Now the problem is a classic partition problem on the array D, and you can use its DP solution to have a pseudo-polynomial time solution.

Correctness Proof:
If there is a solution on D (sum(D_1) = sum(D_2)) - then there are i_1,...,i_k chosen to D_1 and j_1,...,j_m chosen to D_2 (and each index is in i's or j's), such that:

sum(D[i's]) = sum(D[j's])

From the construction, it means:

sum(B[i]-A[i]) = sum(B[j]-A[j]) (for each relevant i's,j's)

and thus:

sum(B[i's]) - sum(A[i's]) = sum (B[j's]) - sum(A[j's])

From this:

sum(B[i's]) + sum(A[j's]) = sum(B[j's]) + sum(A[i's])

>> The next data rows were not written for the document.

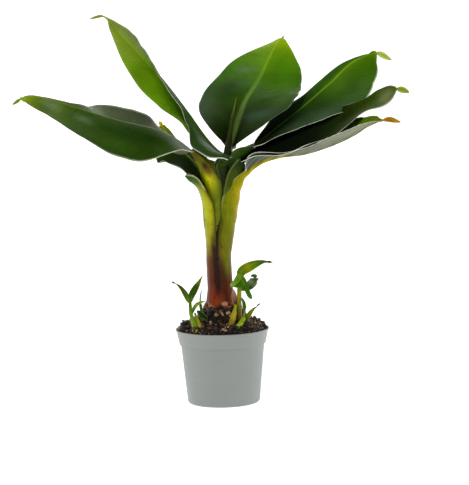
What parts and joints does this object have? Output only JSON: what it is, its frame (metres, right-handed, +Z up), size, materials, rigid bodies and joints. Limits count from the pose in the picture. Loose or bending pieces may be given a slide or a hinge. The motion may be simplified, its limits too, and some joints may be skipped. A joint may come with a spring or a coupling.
{
  "type": "potted banana plant",
  "caption": "Young banana plant with broad glossy leaves on a sheathed false stem and two clumps of side shoots, standing in a small round nursery pot.",
  "frame": {"origin": "centre of the pot's flat underside", "axes": "+Z up along the pot's axis, +X to the right in the front view, -Y towards the viewer"},
  "size_m": [0.2462, 0.1332, 0.2479],
  "materials": {
    "pot_plastic": "satin moulded plastic, cool grey",
    "soil": "moist coarse peat with pale fibres",
    "stem": "smooth green sheaths, mahogany red towards the foot",
    "petiole": "smooth yellow-green leaf stalk",
    "leaf": "glossy dark green with fine side veins and a pale margin",
    "rolled_leaf": "rolled new leaf, purple-brown over olive",
    "shoot_stem": "smooth yellow-green shoot",
    "shoot_leaf": "soft green small leaf with a dry dark tip",
    "husk": "dry papery sheath, pinkish tan"
  },
  "bodies": {
    "root": {"pot": "pot_plastic", "soil": "soil", "pseudostem": "stem", "petiole_left": "petiole", "leaf_left": "leaf", "petiole_upper_left": "petiole", "leaf_upper_left": "leaf", "petiole_centre": "petiole", "leaf_centre": "leaf", "petiole_upper_right": "petiole", "leaf_upper_right": "leaf", "petiole_right": "petiole", "leaf_right": "leaf", "petiole_lower_right": "petiole", "leaf_lower_right": "leaf", "petiole_back_left": "petiole", "leaf_back_left": "leaf", "rolled_leaf": "rolled_leaf", "shoot_left_stem": "shoot_stem", "shoot_left_bud": "shoot_stem", "shoot_right_stem": "shoot_stem", "shoot_right_bud": "shoot_stem", "shoot_right_stub": "shoot_stem", "shoot_left_leaf_outer": "shoot_leaf", "shoot_left_leaf_inner": "shoot_leaf", "shoot_left_leaf_thin": "shoot_leaf", "shoot_left_leaf_low": "shoot_leaf", "shoot_left_sliver": "shoot_leaf", "shoot_right_leaf_long": "shoot_leaf", "shoot_right_leaf_hanging": "shoot_leaf", "shoot_right_leaf_folded": "shoot_leaf", "shoot_right_leaf_curled": "shoot_leaf", "shoot_right_leaf_narrow": "shoot_leaf", "shoot_right_leaf_low": "shoot_leaf", "shoot_right_husk": "husk"}
  },
  "joints": []
}
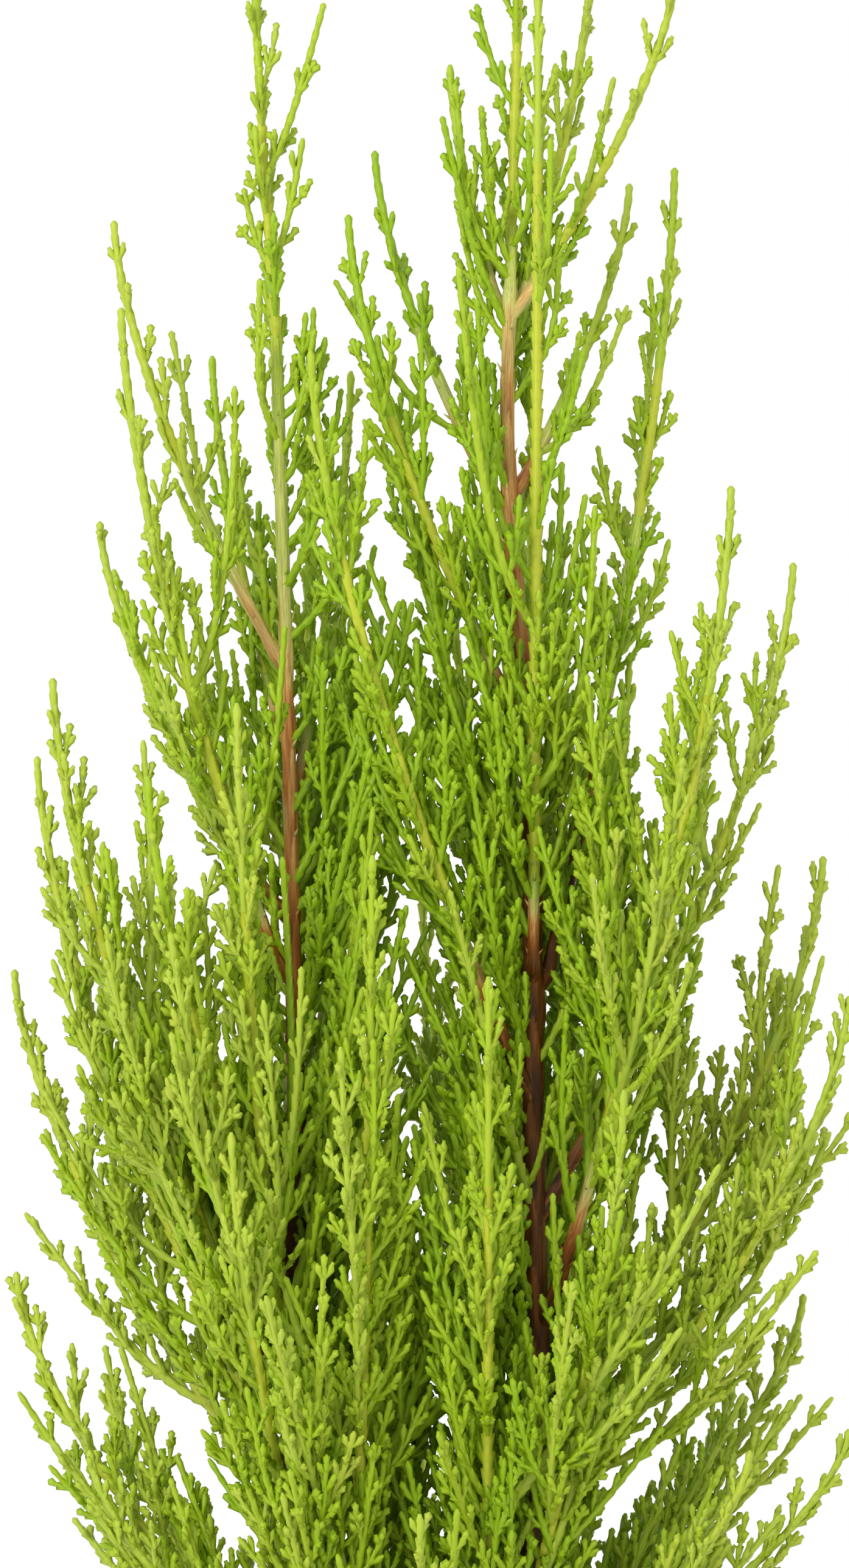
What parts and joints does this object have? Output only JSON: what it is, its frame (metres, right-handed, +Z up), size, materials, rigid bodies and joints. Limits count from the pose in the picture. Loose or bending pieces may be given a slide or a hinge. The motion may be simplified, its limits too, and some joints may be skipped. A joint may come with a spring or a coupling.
{
  "type": "potted lemon cypress",
  "caption": "Young two-stemmed lemon cypress in a plain clay pot: upright feathery plumes of yellow-green scale foliage on slender brown stems.",
  "frame": {"origin": "centre of the pot's flat underside, on the surface that it stands on", "axes": "+Z up along the pot's axis; -Y is the front, the side that the picture shows; the two stems stand side by side along X"},
  "size_m": [0.1723, 0.146, 0.532],
  "materials": {
    "clay": "unglazed fired clay, matt, faint pale bloom",
    "soil": "dark loose potting soil",
    "bark": "thin bark, dark red-brown at the foot, peeling tan above, pale green at the top",
    "foliage": "small overlapping scale leaves, yellow-green, slightly waxy"
  },
  "bodies": {
    "root": {"bough_centre_back": "bark", "bough_centre_front": "bark", "bough_centre_high": "bark", "bough_centre_top": "bark", "bough_left_cross": "bark", "bough_left_high": "bark", "bough_left_mid_front": "bark", "bough_right_high": "bark", "bough_right_mid": "bark", "bough_right_mid_front": "bark", "plume_back_high_1": "foliage", "plume_back_high_2": "foliage", "plume_back_mid_1": "foliage", "plume_back_mid_2": "foliage", "plume_back_mid_3": "foliage", "plume_centre_back": "foliage", "plume_centre_front": "foliage", "plume_centre_high": "foliage", "plume_centre_top": "foliage", "plume_front_low_1": "foliage", "plume_front_low_2": "foliage", "plume_front_low_3": "foliage", "plume_front_low_4": "foliage", "plume_left_cross": "foliage", "plume_left_high": "foliage", "plume_left_hook": "foliage", "plume_left_inner_back": "foliage", "plume_left_inner_front": "foliage", "plume_left_leader": "foliage", "plume_left_low": "foliage", "plume_left_mid": "foliage", "plume_left_mid_back": "foliage", "plume_left_mid_front": "foliage", "plume_left_shoulder": "foliage", "plume_left_upper": "foliage", "plume_left_upper_back": "foliage", "plume_right_front": "foliage", "plume_right_high": "foliage", "plume_right_high_side": "foliage", "plume_right_leader": "foliage", "plume_right_low": "foliage", "plume_right_low_front": "foliage", "plume_right_mid": "foliage", "plume_right_mid_back": "foliage", "plume_right_mid_front": "foliage", "plume_right_shoulder": "foliage", "plume_right_top_inner": "foliage", "plume_right_top_left": "foliage", "plume_right_top_outer": "foliage", "plume_skirt_back_1": "foliage", "plume_skirt_back_2": "foliage", "plume_skirt_back_3": "foliage", "plume_skirt_front_1": "foliage", "plume_skirt_front_2": "foliage", "plume_skirt_front_3": "foliage", "pot": "clay", "soil": "soil", "stem_foot": "bark", "stem_left": "bark", "stem_right": "bark"}
  },
  "joints": []
}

which exactly what we wanted, since each "index" is assigned to both parts, one part gets a B and the other gets A.
The other direction is similar.

QED


Complexity of the problem:
The problem is still NP-Hard with the simple reduction:

Given an instance of Partition Problem (S=[a_1,a_2,...,a_n]), create the instance of this problem:

A=S, B=[0,...,0]

It is easy to see that the same solution that gives optimal solution to this problem will be the needed partition to the original partition problem, and thus the problem is NP-Hard.